Copy all lines of the listing that include the string "base".

══ DATASET CONTENT

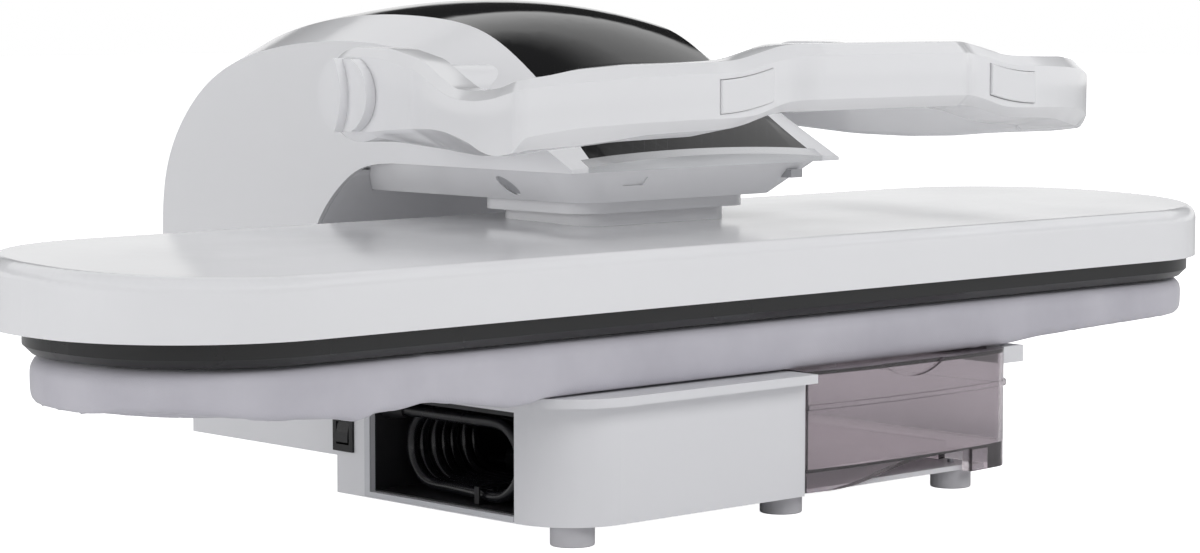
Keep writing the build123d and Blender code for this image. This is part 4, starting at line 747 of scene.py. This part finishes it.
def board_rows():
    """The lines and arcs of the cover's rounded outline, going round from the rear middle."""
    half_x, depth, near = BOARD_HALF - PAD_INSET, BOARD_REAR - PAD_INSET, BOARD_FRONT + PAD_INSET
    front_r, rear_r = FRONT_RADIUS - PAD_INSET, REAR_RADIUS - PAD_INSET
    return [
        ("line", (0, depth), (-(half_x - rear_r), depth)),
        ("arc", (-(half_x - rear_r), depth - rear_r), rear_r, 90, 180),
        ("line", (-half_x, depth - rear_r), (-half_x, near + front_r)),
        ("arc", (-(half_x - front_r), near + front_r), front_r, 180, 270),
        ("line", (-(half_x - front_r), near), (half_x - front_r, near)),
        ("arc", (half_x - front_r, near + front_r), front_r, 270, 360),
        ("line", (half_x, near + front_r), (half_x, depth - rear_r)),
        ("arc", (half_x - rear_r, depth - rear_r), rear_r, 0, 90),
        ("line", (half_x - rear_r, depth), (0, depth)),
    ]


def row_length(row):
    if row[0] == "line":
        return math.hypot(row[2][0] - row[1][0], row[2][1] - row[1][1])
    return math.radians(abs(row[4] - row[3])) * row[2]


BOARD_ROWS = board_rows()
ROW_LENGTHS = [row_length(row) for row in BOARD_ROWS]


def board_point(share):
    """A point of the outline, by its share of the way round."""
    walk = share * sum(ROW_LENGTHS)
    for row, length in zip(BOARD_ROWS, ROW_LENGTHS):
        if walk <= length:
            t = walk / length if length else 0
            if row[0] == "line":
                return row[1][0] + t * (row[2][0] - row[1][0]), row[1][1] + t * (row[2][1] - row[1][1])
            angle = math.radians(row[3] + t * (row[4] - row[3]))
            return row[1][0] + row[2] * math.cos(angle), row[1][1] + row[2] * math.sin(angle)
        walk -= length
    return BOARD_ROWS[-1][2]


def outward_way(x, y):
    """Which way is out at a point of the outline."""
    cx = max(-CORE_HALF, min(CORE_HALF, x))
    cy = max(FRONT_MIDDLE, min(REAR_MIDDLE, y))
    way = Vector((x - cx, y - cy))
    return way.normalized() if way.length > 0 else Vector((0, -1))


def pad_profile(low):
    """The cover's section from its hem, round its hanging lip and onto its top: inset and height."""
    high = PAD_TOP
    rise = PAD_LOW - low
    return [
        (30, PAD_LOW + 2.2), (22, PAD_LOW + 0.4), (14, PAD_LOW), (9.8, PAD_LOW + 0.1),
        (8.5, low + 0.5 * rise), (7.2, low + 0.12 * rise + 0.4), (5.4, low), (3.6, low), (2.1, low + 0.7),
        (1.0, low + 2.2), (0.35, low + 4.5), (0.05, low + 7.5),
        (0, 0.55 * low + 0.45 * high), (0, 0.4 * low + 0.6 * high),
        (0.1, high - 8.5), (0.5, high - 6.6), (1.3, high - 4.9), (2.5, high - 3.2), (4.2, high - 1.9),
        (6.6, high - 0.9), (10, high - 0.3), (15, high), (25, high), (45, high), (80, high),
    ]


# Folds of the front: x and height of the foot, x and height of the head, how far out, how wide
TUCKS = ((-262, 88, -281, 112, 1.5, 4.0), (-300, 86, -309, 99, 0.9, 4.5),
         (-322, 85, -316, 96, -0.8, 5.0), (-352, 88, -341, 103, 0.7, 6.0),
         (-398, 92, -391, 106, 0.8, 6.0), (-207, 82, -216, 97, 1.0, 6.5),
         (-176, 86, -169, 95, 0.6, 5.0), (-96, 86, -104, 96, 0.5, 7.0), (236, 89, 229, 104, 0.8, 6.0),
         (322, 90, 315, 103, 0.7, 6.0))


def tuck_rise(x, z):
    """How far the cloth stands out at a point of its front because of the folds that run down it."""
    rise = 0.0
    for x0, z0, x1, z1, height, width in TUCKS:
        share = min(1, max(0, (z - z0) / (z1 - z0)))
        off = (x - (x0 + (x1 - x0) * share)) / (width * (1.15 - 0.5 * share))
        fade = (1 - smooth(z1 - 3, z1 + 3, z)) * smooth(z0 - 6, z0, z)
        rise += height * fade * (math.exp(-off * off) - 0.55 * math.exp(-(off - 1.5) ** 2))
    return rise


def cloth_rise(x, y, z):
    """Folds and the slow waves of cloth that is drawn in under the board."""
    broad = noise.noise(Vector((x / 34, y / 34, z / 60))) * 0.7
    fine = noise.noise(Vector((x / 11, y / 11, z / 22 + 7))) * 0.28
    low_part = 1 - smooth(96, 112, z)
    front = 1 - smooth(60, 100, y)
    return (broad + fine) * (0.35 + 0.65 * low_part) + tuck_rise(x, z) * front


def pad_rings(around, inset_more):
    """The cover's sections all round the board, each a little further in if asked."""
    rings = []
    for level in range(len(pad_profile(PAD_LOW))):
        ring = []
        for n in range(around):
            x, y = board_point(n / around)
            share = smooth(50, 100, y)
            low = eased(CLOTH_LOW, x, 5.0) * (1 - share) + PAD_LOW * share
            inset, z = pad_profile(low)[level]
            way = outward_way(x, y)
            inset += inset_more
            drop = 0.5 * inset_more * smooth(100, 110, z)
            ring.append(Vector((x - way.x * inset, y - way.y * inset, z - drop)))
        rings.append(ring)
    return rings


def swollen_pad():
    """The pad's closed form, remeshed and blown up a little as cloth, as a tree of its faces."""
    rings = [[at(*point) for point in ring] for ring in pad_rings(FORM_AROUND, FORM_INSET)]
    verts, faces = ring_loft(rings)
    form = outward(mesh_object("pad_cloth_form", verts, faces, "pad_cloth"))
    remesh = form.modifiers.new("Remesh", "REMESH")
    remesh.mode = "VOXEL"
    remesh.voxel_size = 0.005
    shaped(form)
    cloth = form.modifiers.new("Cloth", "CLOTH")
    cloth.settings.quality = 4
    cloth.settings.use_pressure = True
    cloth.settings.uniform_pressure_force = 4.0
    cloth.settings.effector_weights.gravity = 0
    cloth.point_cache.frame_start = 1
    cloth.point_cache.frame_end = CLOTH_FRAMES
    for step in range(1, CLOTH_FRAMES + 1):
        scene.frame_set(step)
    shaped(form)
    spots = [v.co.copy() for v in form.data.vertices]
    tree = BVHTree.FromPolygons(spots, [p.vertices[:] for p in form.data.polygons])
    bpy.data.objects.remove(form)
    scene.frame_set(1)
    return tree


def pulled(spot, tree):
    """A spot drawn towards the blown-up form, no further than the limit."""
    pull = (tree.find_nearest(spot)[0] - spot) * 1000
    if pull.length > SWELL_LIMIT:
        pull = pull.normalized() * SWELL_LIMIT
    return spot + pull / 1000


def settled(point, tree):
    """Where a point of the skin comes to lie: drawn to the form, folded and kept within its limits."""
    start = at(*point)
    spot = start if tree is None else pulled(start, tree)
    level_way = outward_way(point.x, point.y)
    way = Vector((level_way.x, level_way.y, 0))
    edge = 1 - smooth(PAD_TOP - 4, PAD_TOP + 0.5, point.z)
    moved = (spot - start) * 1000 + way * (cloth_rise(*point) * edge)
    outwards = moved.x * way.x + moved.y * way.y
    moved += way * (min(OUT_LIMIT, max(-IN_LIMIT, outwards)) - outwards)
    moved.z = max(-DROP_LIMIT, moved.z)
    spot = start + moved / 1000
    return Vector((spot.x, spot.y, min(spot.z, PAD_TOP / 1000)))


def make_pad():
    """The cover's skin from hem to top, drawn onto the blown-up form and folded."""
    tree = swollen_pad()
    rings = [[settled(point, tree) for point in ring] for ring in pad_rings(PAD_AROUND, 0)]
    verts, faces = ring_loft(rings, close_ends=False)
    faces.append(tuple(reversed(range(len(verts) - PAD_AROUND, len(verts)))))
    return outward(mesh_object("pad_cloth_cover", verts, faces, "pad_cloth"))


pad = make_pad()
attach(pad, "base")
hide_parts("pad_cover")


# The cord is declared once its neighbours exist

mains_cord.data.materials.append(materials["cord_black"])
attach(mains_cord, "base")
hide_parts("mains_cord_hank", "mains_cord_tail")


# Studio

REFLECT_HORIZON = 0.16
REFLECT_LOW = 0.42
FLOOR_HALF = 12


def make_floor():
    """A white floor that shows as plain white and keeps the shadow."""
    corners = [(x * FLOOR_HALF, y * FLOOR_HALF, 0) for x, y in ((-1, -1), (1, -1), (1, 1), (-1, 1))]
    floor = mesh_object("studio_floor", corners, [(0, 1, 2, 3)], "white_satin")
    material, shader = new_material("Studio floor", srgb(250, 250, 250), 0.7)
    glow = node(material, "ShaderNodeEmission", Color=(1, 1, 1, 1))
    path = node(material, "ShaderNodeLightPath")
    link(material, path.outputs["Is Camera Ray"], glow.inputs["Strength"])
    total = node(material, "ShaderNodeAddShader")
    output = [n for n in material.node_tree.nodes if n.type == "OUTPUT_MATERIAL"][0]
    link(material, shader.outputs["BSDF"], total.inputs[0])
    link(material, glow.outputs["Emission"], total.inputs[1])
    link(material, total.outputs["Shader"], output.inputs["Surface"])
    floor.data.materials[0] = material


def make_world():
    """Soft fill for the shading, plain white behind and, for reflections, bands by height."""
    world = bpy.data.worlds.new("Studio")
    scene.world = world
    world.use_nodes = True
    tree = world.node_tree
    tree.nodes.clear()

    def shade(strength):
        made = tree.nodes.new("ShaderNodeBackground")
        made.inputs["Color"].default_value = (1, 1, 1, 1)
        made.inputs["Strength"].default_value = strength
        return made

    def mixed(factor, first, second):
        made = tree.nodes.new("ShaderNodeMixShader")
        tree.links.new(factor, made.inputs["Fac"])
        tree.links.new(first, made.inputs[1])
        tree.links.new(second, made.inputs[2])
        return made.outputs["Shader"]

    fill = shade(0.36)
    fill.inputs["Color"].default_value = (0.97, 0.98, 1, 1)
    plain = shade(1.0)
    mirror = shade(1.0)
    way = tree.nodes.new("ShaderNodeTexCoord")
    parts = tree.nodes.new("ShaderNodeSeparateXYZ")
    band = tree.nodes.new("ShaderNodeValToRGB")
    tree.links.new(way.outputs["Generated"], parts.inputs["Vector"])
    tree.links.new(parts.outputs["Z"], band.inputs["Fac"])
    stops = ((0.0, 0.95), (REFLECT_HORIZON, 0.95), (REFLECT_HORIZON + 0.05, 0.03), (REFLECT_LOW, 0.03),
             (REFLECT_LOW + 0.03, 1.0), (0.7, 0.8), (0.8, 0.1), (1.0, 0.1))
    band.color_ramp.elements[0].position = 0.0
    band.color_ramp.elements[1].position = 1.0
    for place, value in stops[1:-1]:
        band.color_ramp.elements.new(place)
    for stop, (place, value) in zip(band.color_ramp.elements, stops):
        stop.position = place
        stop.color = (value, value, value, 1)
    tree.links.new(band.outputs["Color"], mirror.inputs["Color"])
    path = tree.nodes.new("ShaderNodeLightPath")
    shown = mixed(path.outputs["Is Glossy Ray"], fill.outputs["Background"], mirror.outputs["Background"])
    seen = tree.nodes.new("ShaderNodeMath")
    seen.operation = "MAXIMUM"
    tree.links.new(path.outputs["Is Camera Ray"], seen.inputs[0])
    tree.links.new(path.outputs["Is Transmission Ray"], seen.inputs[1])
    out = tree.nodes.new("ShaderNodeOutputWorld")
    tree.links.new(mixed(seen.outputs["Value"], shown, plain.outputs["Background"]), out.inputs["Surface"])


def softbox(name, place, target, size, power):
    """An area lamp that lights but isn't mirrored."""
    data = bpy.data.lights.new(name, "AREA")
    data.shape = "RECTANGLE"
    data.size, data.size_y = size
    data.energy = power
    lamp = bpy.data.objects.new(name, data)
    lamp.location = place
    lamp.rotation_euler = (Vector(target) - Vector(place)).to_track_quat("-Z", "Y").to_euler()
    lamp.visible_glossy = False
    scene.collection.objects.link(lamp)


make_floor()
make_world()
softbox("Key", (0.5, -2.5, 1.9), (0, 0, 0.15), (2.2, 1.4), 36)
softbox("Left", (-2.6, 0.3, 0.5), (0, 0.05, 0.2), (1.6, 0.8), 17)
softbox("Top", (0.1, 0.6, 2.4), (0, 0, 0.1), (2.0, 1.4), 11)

════

* _THE SOLUTION_:
attach(pad, "base")
attach(mains_cord, "base")